▶ REQUIRED TASK: In the listing below, find the line that contains "base_tub();" and the line that contains "for node in". Quote both and every line between them, exactly, and nothing more.

★ ★ ★

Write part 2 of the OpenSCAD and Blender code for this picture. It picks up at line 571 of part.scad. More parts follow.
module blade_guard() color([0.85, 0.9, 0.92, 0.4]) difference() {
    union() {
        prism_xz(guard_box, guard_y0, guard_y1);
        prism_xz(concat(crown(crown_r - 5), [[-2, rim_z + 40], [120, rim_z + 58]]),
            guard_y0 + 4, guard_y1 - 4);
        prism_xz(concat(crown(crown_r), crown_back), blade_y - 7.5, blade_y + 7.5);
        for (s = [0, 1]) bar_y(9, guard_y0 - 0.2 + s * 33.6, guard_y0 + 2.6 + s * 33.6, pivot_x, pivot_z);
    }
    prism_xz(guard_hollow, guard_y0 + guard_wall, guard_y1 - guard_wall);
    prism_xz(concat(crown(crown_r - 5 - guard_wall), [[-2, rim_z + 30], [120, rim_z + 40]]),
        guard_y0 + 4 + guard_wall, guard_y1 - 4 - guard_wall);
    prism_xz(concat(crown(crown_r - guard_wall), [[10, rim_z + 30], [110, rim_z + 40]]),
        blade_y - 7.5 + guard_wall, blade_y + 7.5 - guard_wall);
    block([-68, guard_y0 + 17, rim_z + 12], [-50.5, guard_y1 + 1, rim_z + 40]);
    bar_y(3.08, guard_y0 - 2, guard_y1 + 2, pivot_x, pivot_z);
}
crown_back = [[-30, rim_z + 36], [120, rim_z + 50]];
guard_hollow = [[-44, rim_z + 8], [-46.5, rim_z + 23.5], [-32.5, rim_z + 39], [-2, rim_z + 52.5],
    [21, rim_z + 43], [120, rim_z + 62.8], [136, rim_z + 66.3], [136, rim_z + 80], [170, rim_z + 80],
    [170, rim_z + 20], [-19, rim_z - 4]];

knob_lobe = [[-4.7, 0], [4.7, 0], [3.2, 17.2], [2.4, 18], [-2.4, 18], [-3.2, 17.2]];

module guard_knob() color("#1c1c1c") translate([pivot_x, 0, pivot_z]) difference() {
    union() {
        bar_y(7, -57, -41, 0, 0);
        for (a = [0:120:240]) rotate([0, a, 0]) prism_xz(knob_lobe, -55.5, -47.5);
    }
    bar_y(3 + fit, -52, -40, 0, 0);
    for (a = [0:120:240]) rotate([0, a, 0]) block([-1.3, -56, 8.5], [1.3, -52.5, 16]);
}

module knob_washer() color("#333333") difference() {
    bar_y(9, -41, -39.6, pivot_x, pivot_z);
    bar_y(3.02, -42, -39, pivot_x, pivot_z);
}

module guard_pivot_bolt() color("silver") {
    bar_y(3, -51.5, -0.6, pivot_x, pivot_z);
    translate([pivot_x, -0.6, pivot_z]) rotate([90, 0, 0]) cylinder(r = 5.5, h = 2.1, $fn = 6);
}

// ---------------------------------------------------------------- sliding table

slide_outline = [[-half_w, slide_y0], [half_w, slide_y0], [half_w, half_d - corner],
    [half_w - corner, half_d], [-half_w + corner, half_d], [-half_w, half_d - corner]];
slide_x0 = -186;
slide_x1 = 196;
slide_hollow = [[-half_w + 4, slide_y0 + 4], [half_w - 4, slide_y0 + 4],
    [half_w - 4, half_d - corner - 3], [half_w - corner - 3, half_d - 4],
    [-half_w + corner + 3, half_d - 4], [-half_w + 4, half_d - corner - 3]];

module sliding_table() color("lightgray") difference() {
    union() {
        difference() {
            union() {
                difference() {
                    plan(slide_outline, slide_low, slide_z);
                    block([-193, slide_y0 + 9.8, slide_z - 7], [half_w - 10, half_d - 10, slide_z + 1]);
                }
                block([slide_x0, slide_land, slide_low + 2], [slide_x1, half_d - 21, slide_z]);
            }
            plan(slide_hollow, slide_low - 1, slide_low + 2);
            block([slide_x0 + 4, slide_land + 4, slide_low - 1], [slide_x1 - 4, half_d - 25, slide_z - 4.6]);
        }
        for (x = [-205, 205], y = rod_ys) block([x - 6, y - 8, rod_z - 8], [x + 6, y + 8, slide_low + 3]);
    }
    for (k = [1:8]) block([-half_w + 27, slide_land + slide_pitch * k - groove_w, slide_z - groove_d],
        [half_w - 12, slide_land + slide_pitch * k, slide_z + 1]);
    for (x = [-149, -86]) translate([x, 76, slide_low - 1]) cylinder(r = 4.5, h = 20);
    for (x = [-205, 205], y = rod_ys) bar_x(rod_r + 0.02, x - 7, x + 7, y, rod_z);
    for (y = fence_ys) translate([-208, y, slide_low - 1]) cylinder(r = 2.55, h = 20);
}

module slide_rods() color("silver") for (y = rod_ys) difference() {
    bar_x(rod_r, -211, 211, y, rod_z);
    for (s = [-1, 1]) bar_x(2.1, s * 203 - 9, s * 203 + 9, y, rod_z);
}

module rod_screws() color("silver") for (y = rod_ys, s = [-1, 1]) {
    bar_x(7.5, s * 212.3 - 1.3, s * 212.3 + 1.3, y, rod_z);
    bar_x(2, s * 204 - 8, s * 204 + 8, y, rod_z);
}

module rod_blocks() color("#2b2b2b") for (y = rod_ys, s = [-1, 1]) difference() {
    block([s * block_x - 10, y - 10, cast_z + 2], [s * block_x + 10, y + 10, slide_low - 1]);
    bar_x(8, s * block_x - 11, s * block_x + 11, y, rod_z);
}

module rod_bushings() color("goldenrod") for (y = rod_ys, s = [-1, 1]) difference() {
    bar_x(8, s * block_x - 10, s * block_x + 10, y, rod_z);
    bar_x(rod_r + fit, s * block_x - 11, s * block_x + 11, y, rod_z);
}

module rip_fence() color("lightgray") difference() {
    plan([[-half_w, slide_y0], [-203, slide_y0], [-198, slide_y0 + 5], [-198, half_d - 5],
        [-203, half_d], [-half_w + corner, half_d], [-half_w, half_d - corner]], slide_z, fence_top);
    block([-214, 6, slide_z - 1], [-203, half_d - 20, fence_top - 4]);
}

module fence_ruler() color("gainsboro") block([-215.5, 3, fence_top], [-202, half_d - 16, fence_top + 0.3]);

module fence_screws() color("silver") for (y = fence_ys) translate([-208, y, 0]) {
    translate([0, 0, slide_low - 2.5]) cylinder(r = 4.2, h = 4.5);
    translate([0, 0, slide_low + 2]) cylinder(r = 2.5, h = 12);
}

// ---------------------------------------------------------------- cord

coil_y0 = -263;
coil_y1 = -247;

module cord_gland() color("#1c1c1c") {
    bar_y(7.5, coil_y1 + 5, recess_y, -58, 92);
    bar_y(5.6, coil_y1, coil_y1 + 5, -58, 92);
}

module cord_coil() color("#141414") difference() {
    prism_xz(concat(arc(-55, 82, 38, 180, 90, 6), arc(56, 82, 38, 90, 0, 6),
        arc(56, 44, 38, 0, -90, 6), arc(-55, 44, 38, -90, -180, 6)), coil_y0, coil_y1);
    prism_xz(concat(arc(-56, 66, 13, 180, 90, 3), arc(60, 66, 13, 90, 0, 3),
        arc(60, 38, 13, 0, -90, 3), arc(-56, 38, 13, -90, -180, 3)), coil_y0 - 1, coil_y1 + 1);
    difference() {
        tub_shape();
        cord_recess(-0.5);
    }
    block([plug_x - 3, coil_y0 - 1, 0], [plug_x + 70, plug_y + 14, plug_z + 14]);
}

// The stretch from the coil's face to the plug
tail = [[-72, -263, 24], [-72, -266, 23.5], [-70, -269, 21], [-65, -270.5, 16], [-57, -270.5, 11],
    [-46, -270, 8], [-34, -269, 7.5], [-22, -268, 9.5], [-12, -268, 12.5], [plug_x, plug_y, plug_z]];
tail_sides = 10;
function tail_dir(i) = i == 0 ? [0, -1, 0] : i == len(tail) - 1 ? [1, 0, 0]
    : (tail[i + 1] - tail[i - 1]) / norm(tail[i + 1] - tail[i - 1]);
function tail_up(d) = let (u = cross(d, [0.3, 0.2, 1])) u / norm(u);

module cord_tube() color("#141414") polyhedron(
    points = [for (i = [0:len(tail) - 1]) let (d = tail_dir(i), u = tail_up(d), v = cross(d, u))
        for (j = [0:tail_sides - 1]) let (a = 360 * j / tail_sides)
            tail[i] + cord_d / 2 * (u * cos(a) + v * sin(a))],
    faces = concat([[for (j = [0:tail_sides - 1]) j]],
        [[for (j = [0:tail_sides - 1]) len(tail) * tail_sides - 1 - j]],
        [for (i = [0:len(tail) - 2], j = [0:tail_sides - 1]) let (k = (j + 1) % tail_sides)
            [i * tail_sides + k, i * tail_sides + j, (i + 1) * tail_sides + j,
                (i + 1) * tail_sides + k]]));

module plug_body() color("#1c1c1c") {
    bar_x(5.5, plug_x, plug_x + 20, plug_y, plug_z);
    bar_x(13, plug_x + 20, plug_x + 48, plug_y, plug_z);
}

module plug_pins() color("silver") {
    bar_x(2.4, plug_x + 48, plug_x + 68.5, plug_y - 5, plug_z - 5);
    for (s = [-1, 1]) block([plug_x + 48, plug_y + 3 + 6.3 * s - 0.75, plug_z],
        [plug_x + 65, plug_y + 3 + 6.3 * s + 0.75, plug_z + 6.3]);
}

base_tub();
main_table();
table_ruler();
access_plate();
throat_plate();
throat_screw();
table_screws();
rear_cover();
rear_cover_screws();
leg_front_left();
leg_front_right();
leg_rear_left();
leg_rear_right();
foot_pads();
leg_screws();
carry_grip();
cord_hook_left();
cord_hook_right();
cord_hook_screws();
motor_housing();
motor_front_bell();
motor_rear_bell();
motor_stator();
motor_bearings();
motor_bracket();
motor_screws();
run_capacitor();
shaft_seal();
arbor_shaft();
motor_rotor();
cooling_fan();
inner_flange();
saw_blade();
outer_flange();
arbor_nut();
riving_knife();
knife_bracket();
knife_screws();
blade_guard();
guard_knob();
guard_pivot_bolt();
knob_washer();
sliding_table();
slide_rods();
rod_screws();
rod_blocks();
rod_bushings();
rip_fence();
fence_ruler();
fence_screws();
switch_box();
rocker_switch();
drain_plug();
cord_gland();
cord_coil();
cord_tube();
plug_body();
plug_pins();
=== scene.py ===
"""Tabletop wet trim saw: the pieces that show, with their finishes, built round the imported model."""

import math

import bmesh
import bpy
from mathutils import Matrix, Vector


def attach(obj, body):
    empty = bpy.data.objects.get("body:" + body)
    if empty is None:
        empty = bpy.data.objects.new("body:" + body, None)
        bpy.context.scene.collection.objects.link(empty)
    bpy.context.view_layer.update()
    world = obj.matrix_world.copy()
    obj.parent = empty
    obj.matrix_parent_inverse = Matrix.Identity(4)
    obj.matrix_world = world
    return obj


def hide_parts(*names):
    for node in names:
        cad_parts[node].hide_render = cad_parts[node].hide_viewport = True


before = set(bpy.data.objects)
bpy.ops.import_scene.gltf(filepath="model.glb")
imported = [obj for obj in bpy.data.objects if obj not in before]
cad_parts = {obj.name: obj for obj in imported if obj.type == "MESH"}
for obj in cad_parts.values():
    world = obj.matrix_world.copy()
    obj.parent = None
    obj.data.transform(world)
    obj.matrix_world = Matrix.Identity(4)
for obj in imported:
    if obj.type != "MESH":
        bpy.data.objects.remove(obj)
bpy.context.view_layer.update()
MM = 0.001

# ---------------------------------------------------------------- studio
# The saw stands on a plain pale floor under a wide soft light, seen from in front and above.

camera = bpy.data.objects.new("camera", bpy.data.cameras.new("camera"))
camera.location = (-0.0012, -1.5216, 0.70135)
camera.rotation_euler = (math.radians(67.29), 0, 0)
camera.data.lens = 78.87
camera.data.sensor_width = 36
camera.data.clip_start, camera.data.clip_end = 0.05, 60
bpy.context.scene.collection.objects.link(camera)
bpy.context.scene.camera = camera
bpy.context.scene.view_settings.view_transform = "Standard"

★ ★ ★

▶ TASK RESPONSE:
base_tub();
main_table();
table_ruler();
access_plate();
throat_plate();
throat_screw();
table_screws();
rear_cover();
rear_cover_screws();
leg_front_left();
leg_front_right();
leg_rear_left();
leg_rear_right();
foot_pads();
leg_screws();
carry_grip();
cord_hook_left();
cord_hook_right();
cord_hook_screws();
motor_housing();
motor_front_bell();
motor_rear_bell();
motor_stator();
motor_bearings();
motor_bracket();
motor_screws();
run_capacitor();
shaft_seal();
arbor_shaft();
motor_rotor();
cooling_fan();
inner_flange();
saw_blade();
outer_flange();
arbor_nut();
riving_knife();
knife_bracket();
knife_screws();
blade_guard();
guard_knob();
guard_pivot_bolt();
knob_washer();
sliding_table();
slide_rods();
rod_screws();
rod_blocks();
rod_bushings();
rip_fence();
fence_ruler();
fence_screws();
switch_box();
rocker_switch();
drain_plug();
cord_gland();
cord_coil();
cord_tube();
plug_body();
plug_pins();
=== scene.py ===
"""Tabletop wet trim saw: the pieces that show, with their finishes, built round the imported model."""

import math

import bmesh
import bpy
from mathutils import Matrix, Vector


def attach(obj, body):
    empty = bpy.data.objects.get("body:" + body)
    if empty is None:
        empty = bpy.data.objects.new("body:" + body, None)
        bpy.context.scene.collection.objects.link(empty)
    bpy.context.view_layer.update()
    world = obj.matrix_world.copy()
    obj.parent = empty
    obj.matrix_parent_inverse = Matrix.Identity(4)
    obj.matrix_world = world
    return obj


def hide_parts(*names):
    for node in names:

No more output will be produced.